La construction est assez étrange puisque la bande dessinée commence par un diptyque qui est suivi par huit tomes d’une aventure complète. Il faut dire que cela fonctionne pas mal. On se retrouve en terrain très connu et des références à l’histoire d’origine. On retrouve C’ian devenue mère de famille et parmi ses filles Cixi, le sosie de sa tante qui en fait voir à son futur mari. Après donc cette introduction de deux tomes tout de même, le récit de huit tomes s’ouvre sur une scène choc que je ne spoilerai pas, mais qui casse avec ce qu’on connaît.
Une réussite
Je trouve que Lanfeust Odyssey est une réussite. Un être maléfique apparu d’une porte des étoiles s’en prend à la planète entière. Lanfeust va une fois de plus jouer les héros et sauver le monde. Beaucoup de positif dans cette série. Un dessin toujours à la hauteur, moins de blagues à deux balles, Arleston pioche dans Lanfeust des étoles et dans Lanfeust de Troy pour alimenter sa série avec pas mal de guest qui sont de retour. Et puis un vrai méchant bien pire que Thanos. Je regrette pour ma part la fin, que je qualifierai de bâclée par rapport à la montée en puissance de l’ouvrage. Cela ne gâche en rien la lecture.

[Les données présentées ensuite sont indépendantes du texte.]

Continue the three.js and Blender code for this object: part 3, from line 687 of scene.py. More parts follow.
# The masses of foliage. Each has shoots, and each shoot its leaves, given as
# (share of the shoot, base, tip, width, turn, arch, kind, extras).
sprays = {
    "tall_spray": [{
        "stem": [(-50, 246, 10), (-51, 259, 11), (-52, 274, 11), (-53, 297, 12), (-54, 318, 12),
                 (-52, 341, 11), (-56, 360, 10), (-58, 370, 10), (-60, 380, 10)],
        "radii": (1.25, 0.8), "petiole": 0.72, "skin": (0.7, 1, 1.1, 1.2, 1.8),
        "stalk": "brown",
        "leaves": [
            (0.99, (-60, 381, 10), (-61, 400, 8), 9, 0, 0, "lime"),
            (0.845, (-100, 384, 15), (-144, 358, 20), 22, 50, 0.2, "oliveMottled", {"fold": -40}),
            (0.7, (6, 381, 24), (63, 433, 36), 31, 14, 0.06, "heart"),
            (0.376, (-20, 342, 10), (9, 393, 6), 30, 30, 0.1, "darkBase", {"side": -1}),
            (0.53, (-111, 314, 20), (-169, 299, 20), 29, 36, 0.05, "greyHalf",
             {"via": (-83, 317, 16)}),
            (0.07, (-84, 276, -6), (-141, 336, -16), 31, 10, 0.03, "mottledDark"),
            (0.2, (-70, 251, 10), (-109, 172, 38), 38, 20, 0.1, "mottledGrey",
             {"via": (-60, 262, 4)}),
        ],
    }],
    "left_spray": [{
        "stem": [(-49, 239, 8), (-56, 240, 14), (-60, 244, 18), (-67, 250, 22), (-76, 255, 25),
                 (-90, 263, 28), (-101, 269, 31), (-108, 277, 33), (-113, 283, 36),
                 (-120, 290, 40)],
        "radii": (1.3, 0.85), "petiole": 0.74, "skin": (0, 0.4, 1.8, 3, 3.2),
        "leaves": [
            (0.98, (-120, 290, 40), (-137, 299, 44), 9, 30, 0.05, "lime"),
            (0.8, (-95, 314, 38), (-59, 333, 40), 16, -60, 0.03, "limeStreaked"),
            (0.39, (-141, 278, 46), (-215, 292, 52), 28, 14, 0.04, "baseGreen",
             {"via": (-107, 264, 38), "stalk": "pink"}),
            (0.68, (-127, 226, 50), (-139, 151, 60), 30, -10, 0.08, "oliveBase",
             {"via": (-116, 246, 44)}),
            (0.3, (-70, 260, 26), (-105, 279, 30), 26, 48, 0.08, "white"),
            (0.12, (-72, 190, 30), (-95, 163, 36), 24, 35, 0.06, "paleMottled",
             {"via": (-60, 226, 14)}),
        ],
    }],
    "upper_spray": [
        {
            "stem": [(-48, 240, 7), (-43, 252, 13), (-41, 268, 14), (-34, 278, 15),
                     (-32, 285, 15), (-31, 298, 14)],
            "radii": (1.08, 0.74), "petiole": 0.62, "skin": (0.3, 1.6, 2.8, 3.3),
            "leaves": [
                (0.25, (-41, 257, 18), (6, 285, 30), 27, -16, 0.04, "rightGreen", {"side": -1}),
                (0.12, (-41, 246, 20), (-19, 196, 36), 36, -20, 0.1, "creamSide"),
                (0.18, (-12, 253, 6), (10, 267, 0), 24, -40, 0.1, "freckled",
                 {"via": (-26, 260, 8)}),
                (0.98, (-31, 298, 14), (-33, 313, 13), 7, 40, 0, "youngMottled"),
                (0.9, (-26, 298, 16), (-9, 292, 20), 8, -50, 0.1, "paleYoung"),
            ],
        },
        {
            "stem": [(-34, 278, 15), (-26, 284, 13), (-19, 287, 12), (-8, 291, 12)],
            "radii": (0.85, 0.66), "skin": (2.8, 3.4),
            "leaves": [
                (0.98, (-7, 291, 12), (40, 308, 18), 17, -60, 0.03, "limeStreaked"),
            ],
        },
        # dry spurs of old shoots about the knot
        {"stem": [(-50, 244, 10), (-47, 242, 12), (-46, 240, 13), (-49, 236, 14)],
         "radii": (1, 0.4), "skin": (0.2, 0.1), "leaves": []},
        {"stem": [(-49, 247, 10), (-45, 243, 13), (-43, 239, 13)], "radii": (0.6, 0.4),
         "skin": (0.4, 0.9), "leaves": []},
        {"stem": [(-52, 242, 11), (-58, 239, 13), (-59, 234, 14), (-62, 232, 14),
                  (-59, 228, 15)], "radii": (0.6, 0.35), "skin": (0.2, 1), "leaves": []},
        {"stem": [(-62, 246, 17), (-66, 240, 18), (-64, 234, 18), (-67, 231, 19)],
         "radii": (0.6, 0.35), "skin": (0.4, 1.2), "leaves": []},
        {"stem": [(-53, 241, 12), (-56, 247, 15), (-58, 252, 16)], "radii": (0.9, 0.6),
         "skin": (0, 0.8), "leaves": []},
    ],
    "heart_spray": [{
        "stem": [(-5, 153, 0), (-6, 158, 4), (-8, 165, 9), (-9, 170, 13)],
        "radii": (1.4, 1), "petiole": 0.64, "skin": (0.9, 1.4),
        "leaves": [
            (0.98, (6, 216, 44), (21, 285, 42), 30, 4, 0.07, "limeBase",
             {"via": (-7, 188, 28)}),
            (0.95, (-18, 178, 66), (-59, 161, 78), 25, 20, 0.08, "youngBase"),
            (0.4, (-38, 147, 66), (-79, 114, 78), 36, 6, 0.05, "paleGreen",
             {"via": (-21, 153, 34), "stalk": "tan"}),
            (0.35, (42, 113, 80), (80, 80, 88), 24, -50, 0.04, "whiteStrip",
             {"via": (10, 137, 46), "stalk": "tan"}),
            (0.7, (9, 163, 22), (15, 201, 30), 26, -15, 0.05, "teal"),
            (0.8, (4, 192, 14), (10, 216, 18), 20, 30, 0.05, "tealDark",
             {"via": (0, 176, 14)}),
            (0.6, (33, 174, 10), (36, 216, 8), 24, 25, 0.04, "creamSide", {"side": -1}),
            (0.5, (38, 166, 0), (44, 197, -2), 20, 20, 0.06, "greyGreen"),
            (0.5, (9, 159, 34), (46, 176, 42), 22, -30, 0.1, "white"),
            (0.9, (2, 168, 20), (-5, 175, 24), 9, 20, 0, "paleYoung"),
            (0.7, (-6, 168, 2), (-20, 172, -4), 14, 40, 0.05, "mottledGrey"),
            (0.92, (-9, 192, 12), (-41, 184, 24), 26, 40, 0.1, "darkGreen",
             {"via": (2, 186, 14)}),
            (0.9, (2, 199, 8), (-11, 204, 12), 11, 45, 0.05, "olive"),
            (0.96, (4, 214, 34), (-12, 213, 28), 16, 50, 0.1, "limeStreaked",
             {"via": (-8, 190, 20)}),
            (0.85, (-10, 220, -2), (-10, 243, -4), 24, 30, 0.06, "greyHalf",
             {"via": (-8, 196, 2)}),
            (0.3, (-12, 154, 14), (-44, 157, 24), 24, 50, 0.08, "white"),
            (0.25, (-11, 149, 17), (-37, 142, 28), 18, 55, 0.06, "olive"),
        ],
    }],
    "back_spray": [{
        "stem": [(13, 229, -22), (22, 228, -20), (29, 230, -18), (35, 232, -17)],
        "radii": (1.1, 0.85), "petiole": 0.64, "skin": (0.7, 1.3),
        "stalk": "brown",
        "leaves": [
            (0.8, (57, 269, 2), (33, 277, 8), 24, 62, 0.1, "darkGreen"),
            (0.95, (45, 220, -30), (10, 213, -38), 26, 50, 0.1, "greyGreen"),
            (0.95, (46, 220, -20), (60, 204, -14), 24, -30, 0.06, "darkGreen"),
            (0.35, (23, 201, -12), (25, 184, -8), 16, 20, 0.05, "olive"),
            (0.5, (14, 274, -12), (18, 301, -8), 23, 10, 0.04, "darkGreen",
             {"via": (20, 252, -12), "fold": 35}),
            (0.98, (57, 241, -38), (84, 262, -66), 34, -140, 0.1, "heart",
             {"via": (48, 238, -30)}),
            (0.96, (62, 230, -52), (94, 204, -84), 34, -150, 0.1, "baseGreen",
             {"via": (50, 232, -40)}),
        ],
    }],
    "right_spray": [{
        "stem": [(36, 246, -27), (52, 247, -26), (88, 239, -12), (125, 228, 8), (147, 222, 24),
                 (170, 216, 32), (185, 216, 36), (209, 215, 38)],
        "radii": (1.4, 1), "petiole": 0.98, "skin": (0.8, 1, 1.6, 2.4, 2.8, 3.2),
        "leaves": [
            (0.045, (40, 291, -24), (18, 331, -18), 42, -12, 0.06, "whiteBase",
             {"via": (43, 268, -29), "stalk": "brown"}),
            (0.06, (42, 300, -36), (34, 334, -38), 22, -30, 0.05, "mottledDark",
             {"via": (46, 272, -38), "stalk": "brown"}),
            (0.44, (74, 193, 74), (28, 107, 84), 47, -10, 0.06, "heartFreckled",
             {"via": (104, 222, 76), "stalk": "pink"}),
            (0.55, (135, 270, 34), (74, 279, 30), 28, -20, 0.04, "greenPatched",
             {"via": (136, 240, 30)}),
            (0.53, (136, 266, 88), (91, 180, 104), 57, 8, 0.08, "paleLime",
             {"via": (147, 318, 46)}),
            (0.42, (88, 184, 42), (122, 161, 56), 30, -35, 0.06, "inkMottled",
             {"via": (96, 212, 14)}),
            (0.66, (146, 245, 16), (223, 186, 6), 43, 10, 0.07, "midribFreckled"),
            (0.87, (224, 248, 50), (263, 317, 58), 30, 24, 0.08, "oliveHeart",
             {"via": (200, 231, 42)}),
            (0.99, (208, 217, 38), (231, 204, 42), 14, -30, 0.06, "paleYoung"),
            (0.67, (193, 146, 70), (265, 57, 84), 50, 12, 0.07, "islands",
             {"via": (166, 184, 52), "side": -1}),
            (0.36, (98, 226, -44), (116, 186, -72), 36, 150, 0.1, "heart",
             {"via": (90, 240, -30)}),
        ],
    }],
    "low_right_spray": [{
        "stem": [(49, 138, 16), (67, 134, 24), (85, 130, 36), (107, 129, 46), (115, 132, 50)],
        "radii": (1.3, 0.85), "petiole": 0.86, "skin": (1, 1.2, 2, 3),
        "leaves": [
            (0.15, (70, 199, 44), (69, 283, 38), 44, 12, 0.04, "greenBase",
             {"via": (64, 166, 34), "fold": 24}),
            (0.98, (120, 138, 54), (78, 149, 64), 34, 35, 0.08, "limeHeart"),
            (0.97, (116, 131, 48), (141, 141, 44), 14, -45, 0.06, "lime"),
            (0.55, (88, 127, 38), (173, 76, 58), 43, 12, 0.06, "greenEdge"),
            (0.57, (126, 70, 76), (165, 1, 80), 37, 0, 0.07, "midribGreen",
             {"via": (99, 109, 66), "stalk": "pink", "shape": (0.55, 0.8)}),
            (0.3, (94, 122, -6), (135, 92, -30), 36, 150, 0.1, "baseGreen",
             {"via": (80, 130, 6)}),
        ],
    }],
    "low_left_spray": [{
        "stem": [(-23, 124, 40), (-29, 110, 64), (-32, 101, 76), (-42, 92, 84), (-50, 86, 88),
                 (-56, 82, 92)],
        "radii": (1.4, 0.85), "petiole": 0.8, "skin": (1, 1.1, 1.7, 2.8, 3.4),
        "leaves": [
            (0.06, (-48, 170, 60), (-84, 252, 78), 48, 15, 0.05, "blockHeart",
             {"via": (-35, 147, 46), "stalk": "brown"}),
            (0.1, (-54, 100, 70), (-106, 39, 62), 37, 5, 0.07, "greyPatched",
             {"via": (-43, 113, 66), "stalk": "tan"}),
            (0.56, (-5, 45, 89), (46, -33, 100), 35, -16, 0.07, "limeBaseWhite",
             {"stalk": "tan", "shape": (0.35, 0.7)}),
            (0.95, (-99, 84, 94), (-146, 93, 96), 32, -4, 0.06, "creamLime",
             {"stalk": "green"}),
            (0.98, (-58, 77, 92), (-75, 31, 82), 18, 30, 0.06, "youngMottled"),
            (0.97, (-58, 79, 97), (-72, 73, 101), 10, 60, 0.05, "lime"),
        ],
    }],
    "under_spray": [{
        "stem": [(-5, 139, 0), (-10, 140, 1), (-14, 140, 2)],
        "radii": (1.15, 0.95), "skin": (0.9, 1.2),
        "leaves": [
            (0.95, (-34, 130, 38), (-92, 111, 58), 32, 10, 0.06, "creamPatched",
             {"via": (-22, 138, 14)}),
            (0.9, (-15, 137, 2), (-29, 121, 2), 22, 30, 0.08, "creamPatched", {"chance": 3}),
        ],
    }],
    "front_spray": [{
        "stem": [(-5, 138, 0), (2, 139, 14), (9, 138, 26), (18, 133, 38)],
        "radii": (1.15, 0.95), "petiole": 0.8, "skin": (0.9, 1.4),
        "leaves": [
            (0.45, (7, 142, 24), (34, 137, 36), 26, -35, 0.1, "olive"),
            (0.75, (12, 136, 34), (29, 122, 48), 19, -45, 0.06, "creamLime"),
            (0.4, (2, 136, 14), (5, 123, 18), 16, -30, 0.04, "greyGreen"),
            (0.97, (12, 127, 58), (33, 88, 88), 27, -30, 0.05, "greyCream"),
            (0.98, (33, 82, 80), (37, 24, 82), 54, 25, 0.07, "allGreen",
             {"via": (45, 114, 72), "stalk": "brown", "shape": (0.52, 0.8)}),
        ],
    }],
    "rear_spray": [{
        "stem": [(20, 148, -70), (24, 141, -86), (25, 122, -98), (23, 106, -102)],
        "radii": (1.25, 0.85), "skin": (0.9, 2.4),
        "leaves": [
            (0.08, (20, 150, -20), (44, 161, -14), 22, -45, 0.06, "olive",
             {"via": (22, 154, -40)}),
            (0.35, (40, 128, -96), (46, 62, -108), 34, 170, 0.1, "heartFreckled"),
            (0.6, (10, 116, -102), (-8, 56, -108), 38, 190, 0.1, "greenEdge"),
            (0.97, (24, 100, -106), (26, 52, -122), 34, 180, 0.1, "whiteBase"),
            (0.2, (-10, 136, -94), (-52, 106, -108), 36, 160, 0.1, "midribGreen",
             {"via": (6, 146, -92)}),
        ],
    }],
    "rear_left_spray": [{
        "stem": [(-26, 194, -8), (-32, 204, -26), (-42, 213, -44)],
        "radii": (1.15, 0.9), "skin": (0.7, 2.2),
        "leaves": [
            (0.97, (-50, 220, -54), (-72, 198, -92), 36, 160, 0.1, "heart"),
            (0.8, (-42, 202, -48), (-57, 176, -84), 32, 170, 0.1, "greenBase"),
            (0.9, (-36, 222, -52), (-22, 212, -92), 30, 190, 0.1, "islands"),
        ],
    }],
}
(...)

D’autres histoires issues du monde de Troy
Comme souvent dans la bande dessinée franco-belge, quand quelque chose fonctionne, on va exploiter le filon jusqu’à écœurement. Il n’y aura finalement que Tintin qui est mort avec Hergé. Arleston quant à lui est bien vivant et nous propose du Troy sous toutes les coutures.
Avec les Gnomes, il nous propose des histoires courtes où l’on retrouve Lanfeust enfant. On est dans de l’humour de base pipi caca qui n’est pas sans rappeler Titeuf. L’heure de la gargouille est un one shot que j’ai trouvé assez intéressant. Il s’agit d’un barbare qui débarque dans une ile où des gargouilles mangent les immeubles. À l’instar du joueur de flute de Hamelin, il a le pouvoir de les attirer en jouant du tambour. Le dessin de Cassegrain est assez original. L’histoire est très plaisante et aurait pu se passer dans un autre univers que Troy dont elle se contente de porter le nom.

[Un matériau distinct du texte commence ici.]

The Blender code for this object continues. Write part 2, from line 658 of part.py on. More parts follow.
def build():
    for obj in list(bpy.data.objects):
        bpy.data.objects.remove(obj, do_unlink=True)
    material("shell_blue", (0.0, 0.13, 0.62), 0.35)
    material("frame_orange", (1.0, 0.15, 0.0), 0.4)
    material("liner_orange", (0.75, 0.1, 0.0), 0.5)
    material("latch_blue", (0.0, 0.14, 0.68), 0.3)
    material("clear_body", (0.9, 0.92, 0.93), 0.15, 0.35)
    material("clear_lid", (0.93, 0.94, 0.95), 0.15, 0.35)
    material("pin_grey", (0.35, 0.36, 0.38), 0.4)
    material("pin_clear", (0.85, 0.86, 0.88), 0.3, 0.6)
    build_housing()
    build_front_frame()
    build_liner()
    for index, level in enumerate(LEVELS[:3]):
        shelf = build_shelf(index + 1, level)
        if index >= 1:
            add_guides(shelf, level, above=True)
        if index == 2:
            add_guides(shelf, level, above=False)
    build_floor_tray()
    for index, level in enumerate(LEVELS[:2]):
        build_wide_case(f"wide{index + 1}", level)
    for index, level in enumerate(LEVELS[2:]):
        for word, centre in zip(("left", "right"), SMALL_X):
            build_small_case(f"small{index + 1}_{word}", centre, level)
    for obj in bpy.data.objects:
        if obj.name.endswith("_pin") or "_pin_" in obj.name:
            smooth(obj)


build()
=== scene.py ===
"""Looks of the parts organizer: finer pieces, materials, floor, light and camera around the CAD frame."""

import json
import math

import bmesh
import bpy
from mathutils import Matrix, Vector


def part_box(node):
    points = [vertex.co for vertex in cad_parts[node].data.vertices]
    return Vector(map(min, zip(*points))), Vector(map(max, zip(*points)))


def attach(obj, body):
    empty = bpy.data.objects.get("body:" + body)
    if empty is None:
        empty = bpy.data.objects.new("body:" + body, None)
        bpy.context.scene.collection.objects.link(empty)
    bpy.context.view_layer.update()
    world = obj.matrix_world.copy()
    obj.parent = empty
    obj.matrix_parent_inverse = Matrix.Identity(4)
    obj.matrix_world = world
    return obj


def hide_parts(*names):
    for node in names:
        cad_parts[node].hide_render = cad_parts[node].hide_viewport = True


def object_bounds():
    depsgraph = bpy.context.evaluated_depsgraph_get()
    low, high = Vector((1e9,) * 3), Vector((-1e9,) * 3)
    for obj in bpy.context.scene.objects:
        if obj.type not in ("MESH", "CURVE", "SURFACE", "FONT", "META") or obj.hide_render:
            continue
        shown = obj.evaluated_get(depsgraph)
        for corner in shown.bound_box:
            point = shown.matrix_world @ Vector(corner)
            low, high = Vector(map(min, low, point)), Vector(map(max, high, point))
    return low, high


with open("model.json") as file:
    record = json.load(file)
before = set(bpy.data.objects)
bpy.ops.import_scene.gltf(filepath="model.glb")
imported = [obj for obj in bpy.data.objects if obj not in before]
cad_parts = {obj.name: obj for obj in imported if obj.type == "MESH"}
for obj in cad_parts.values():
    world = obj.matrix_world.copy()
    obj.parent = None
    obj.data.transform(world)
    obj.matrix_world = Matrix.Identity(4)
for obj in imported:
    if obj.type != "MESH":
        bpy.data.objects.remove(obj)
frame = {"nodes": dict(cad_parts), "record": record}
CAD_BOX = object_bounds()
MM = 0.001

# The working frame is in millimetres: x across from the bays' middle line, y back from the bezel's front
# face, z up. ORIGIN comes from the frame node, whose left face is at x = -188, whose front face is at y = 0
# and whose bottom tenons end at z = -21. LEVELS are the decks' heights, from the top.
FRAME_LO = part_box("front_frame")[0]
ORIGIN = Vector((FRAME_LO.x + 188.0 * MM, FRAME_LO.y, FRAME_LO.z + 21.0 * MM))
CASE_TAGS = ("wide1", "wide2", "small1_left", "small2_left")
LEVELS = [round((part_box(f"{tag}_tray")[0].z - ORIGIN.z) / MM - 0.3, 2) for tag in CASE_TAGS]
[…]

Tykko des sables nous entraîne dans le désert, loin de Eckmül, loin de la magie. Les mages dans cette zone sont vénaux et font payer la magie à la seconde. Tykko n’a pas assez de temps pour sauver sa mère, il va rapidement se retrouver orphelin. Tykko est en fait le fils d’un pillard du désert et son père vient le retrouver. Il a le pouvoir de communiquer avec les morts et il est obsédé par une jeune femme qui lui demande de l’aide. Belle aventure à la Laurence d’Arabie et à la Dune avec lesquels les références sont palpables, beaucoup d’action soutenue par l’excellent dessin de Keramidas.

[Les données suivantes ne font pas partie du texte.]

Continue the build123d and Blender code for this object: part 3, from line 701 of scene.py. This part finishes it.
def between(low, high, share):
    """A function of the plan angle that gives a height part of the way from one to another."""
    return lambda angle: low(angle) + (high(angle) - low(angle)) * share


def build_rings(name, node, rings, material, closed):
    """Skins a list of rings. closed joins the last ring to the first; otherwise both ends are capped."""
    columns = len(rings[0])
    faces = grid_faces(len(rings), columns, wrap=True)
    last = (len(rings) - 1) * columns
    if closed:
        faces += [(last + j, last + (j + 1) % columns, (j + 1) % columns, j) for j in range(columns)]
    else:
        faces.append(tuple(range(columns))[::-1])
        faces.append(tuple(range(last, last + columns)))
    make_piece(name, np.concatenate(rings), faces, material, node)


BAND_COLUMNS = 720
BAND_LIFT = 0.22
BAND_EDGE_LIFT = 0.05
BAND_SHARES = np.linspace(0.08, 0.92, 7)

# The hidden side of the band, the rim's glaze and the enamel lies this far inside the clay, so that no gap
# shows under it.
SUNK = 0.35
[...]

Il existe d’autres séries, diptyques ou one shot autour de l’univers de Troy, je vous laisse le soin de les découvrir. Je n’ai pas lu le tome 9 de Lanfeust de Troy. On peut se dire que si Arleston l’a fait, c’est qu’il y a encore de nombreuses aventures à vivre pour Lanfeust et ses amis. Et certainement de l’argent à gagner !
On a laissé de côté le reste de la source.